The government has rejected calls by six international civil society oganisations for a fresh election in Bangladesh which the groups said was “neither genuine, nor competitive’.
In its reaction on Saturday, the foreign ministry said the joint statement from the organisations is ‘biased’, ‘unjustified’, and full of ‘false’ and ‘baseless’ allegations.
“The preposterous calls for a fresh election do not commensurate with the acclamation poured on the Government by the international community for conducting free, fair, credible and peaceful elections,” the ministry said in its statement.
Th organisations are the Asian Network for Free Elections, the World Alliance for Citizen Participation, the International Federation for Human Rights, the Asian Democracy Network, the Capital Punishment Justice Project, and the Anti-Death Penalty Asia Network.
“The deliberate silencing of opposition voices and curbing of political dissent leading up to the polls were alarming,” they said and demanded release of the opposition figures on charges related to violent protests before the polls.
The foreign ministry said the Jan 7 elections were held in a “very free, fair, transparent, festive atmosphere and with the large participation of the people”.
A total of 1,534 candidates from 28 registered political parties and 436 independent candidates contested the elections amid the BNP’s boycott.
The six organisations questioned the around 42 percent voter turnout, which the foreign ministry said was as high as 70 percent in many rural constituencies, but the national average fell because of a lack of presence of voters in the city areas.
The organsations criticised the Election Commission and the law-enforcing agencies over reports of irregularities and violent clashes between supporters of the ruling party’s leaders.
The ministry responded to the criticism by saying that the Election Commission was “independent” and it conducted the polls “very effectively and efficiently”.
“Despite challenges due to the unleashing of violence by the BNP in the lead up to the election, the polling day unfolded with an unprecedented level of peace, marked by only a few isolated incidents at a few polling centers.

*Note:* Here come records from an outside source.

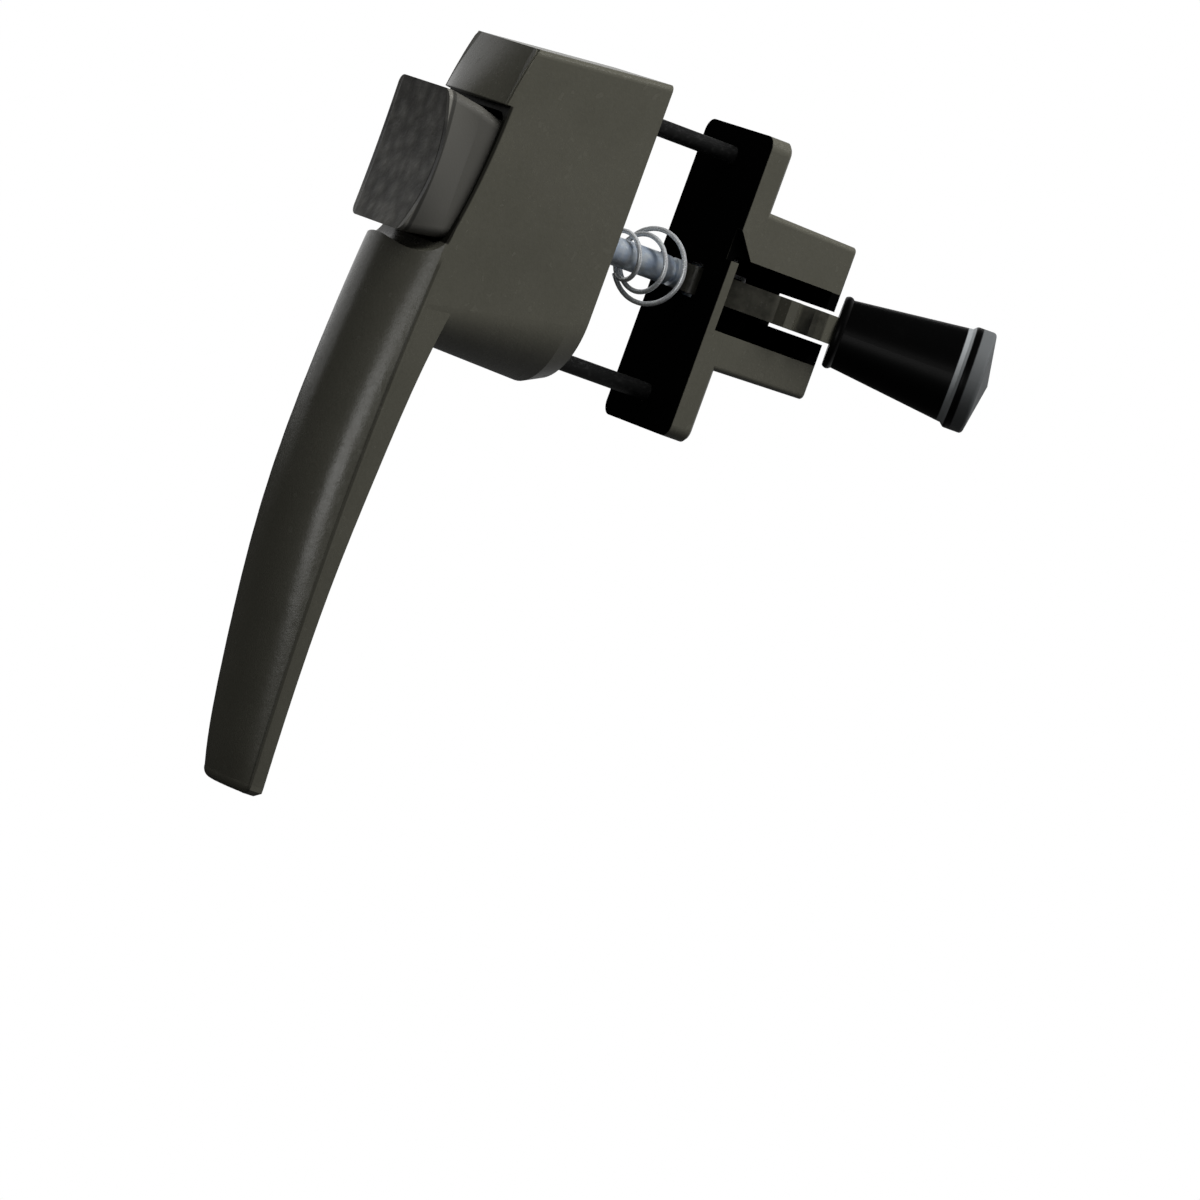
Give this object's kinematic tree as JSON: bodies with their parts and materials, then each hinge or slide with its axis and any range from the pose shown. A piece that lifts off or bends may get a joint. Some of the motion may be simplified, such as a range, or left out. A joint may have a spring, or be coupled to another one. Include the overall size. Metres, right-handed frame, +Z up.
{
  "type": "screen door latch",
  "caption": "Push-button screen door latch: long outside pull with thumb button, sprung spindle through the door, inside case with latch lever and flared knob.",
  "frame": {"origin": "the point on the door's outside face midway between the two mounting screws", "axes": "+Z up the door, +Y from the outside through the door to the room, +X across the door to the jamb"},
  "size_m": [0.0446, 0.1166, 0.1408],
  "materials": {
    "bronze_paint": "satin dark brown-grey paint on die-cast zinc",
    "button_paint": "dark grey paint, pebbled on the thumb face",
    "zinc_plate": "bright zinc plate",
    "spring_wire": "bright drawn wire",
    "black_screw": "black oxide",
    "knob_black": "glossy black"
  },
  "bodies": {
    "housing": {"outside_handle": "bronze_paint", "upper_mounting_screw": "black_screw", "lower_mounting_screw": "black_screw", "inside_case": "bronze_paint", "pivot_pin": "zinc_plate", "spindle_spring": "spring_wire", "lever_spring": "spring_wire"},
    "button": {"push_button": "button_paint", "spindle": "zinc_plate", "retaining_ring": "zinc_plate", "spring_washer": "zinc_plate"},
    "lever": {"latch_lever": "bronze_paint", "knob": "knob_black"}
  },
  "joints": [
    {"name": "button_press", "type": "slide", "parent": "housing", "child": "button", "axis": [0, 1, 0], "range_m": [0, 0.0042], "stiffness_N_per_m": 700, "springref_m": -0.004, "deforming": ["spindle_spring"]},
    {"name": "lever_pivot", "type": "hinge", "parent": "housing", "child": "lever", "pos_m": [-0.0074, 0.0266, 0], "axis": [0, 0, 1], "range_deg": [0, 32.6], "stiffness_Nm_per_rad": 0.02, "springref_deg": -28.65, "deforming": ["lever_spring"]}
  ],
  "couplings": [
    {"joint": "lever_pivot", "follows": "button_press", "rad_per_m": 135.13}
  ]
}
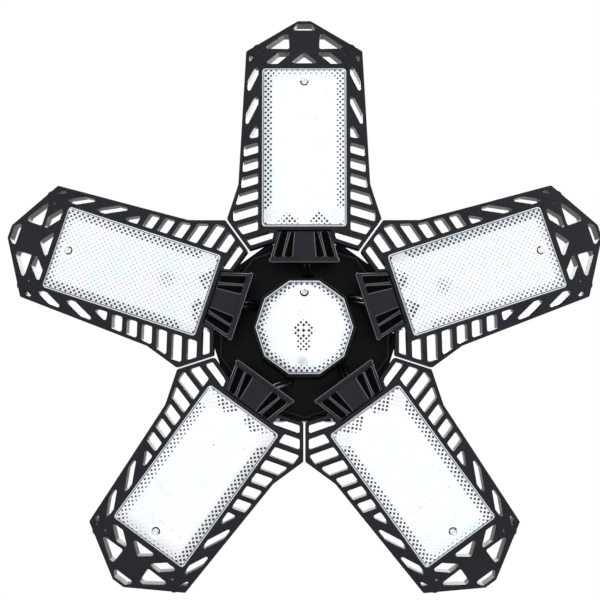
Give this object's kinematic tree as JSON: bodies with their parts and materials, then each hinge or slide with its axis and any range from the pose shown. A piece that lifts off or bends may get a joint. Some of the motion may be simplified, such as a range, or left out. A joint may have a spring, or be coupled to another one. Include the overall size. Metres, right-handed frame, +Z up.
{
  "type": "deformable garage light",
  "caption": "Screw-in ceiling light: lattice LED panels folding on hinges round a ribbed ten-sided hub, with a central ten-sided LED face.",
  "frame": {"origin": "on the hub's axis at the seat of the metal screw cap on the neck", "axes": "+Z up along the cap towards the lampholder; the lens faces look along -Z; panel 1 points along -Y and the others follow every 72 degrees"},
  "size_m": [0.2894, 0.2778, 0.1232],
  "materials": {
    "cap_metal": null,
    "insulator": null,
    "housing_plastic": "satin",
    "black_cast": "satin",
    "dark_steel": null,
    "bright_steel": null,
    "circuit_board": null,
    "winding": null,
    "capacitor_sleeve": null,
    "red_wire": null,
    "white_wire": null,
    "black_wire": null,
    "led_board": null,
    "lens": null
  },
  "bodies": {
    "hub": {"screw_shell": "cap_metal", "cap_insulator": "insulator", "eyelet_contact": "cap_metal", "neck_cover": "housing_plastic", "driver_housing": "housing_plastic", "hub_base": "housing_plastic", "hub_screws": "dark_steel", "driver_board": "circuit_board", "transformer": "winding", "input_capacitor": "capacitor_sleeve", "live_lead": "red_wire", "neutral_lead": "white_wire", "centre_lead": "black_wire", "centre_tray": "housing_plastic", "tray_screws": "bright_steel", "centre_led_board": "led_board", "centre_lens": "lens", "centre_lens_screw": "bright_steel", "hinge_bolts": "bright_steel", "hinge_nuts": "bright_steel", "friction_washers": "dark_steel"},
    "panel_1": {"panel_frame_1": "black_cast", "led_board_1": "led_board", "panel_lens_1": "lens", "lens_screw_1": "bright_steel", "hinge_bracket_1": "black_cast", "bracket_screws_1": "dark_steel", "panel_lead_1": "black_wire"},
    "panel_2": {"panel_frame_2": "black_cast", "led_board_2": "led_board", "panel_lens_2": "lens", "lens_screw_2": "bright_steel", "hinge_bracket_2": "black_cast", "bracket_screws_2": "dark_steel", "panel_lead_2": "black_wire"},
    "panel_3": {"panel_frame_3": "black_cast", "led_board_3": "led_board", "panel_lens_3": "lens", "lens_screw_3": "bright_steel", "hinge_bracket_3": "black_cast", "bracket_screws_3": "dark_steel", "panel_lead_3": "black_wire"},
    "panel_4": {"panel_frame_4": "black_cast", "led_board_4": "led_board", "panel_lens_4": "lens", "lens_screw_4": "bright_steel", "hinge_bracket_4": "black_cast", "bracket_screws_4": "dark_steel", "panel_lead_4": "black_wire"},
    "panel_5": {"panel_frame_5": "black_cast", "led_board_5": "led_board", "panel_lens_5": "lens", "lens_screw_5": "bright_steel", "hinge_bracket_5": "black_cast", "bracket_screws_5": "dark_steel", "panel_lead_5": "black_wire"}
  },
  "joints": [
    {"name": "panel_1_fold", "type": "hinge", "parent": "hub", "child": "panel_1", "pos_m": [0, -0.04421, -0.0743], "axis": [-1, 0, 0], "range_deg": [0, 90], "deforming": ["panel_lead_1"]},
    {"name": "panel_2_fold", "type": "hinge", "parent": "hub", "child": "panel_2", "pos_m": [0.04204, -0.01366, -0.0743], "axis": [-0.309, -0.9511, 0], "range_deg": [0, 90], "deforming": ["panel_lead_2"]},
    {"name": "panel_3_fold", "type": "hinge", "parent": "hub", "child": "panel_3", "pos_m": [0.02598, 0.03576, -0.0743], "axis": [0.809, -0.5878, 0], "range_deg": [0, 90], "deforming": ["panel_lead_3"]},
    {"name": "panel_4_fold", "type": "hinge", "parent": "hub", "child": "panel_4", "pos_m": [-0.02598, 0.03576, -0.0743], "axis": [0.809, 0.5878, 0], "range_deg": [0, 90], "deforming": ["panel_lead_4"]},
    {"name": "panel_5_fold", "type": "hinge", "parent": "hub", "child": "panel_5", "pos_m": [-0.04204, -0.01366, -0.0743], "axis": [-0.309, 0.9511, 0], "range_deg": [0, 90], "deforming": ["panel_lead_5"]}
  ]
}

Many international election observers and journalists, who actively reported on the elections from the field, attested to this truth.”
“The members of the law-enforcing agency responded to the incidents of violence occurred in the run up to the election with restraint, proportionality and in adherence to legal boundaries. There were no arrests on political ground.
“Those who hurled petrol bombs on people and vehicles, set people on fire, killed and injured people and disrupted public life to subvert the elections were arrested under specific allegations. These measures were deemed necessary to uphold the rule of law and protect the rights of all citizens.
“The joint statement is, therefore, misleading, one-sided and unacceptable. It has been issued with an ulterior motive to encourage anti-democratic and anti-election forces that made their ill attempts to thwart the elections.”